Clearwire’s last remaining strategic investor, Intel Capital, seems to have forgotten it still owns a part of Clearwire. It neither bailed nor participated in the refunding of Clearwire. Intel’s initial intent was always obvious: create a showcase for a successful WiMax operator and make WiMax a global standard. After all, WiMax is essentially an Intel invention. Now that Clearwire is moving to using TDD-LTE, the WiMax play in the U.S. appears to have withered on the vine, and with that it is only a matter of time until Intel will sell its strategic stake in the company.
Is there any way for Clearwire to get out of this bind?
So, after a year like that, how can Clearwire get on track? Clearwire has made an important first step by being able to win Leap Wireless’ Cricket as an additional client. The remainder won’t be easy, because Clearwire has to add TDD-LTE to its current footprint rapidly. This will make it worthwhile for Sprint, Leap Wireless, and other operators to get on board.
Clearwire has even been able to persuade Wall Street and Sprint to invest billions more in it. It will also need to get the handset manufacturers on its side. Sprint has committed to help Clearwire develop TDD-LTE devices and Clearwire has just agreed with China Mobile, which uses the same technology, to work together on devices.
For operators and manufacturers, it’s all about economics. And it will only make sense for them to include Clearwire-compatible electronics in their devices if the network is widely available. The end of Sprint putting new customers on Clearwire’s WiMax network is in sight. With the iPhone 4S at Sprint, it added 1 million customers in the fourth quarter 2011, half the number added the previous quarter.
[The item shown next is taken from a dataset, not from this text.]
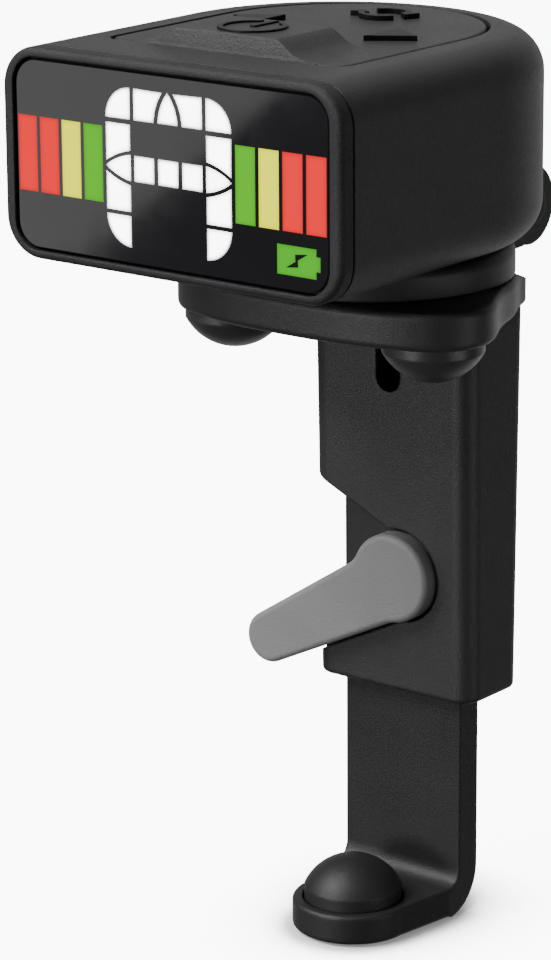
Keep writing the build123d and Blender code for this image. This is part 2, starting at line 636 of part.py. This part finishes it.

Even if Clearwire is doing everything right, there is the regulatory risk nobody is talking about: the FCC is developing a track record of being utterly unpredictable. Consider what happened with LightSquared. In roughly a year’s time, the company went from being the FCC’s choice to create a fifth national wireless provider to being the company that got its regulatory approvals put on hold by the FCC.
And let’s not forget about Dish. The FCC has pulled the rug out from under Charlie Ergen’s Dish by deciding, after months of comments and negotiations, to wait until after the November presidential election before it lets Dish know if the company can use its MSS spectrum to provide terrestrial wireless broadband services. At a minimum, the FCC is proving it is unpredictable.
How is this relevant to Clearwire? In the FCC’s wireless competition reports, the agency appears to view only half of Clearwire’s spectrum as suitable for wireless broadband.
Why? There’s no clear explanation. If the FCC truly believes only some of Clearwire’s spectrum is suitable for broadband, will the FCC try to reclaim it or bar Clearwire from using it to support wireless broadband? No one knows except the FCC, and that could present a very real risk to Clearwire.
With all of this, will more investors come forward to fund the remainder of Clearwire’s network build out?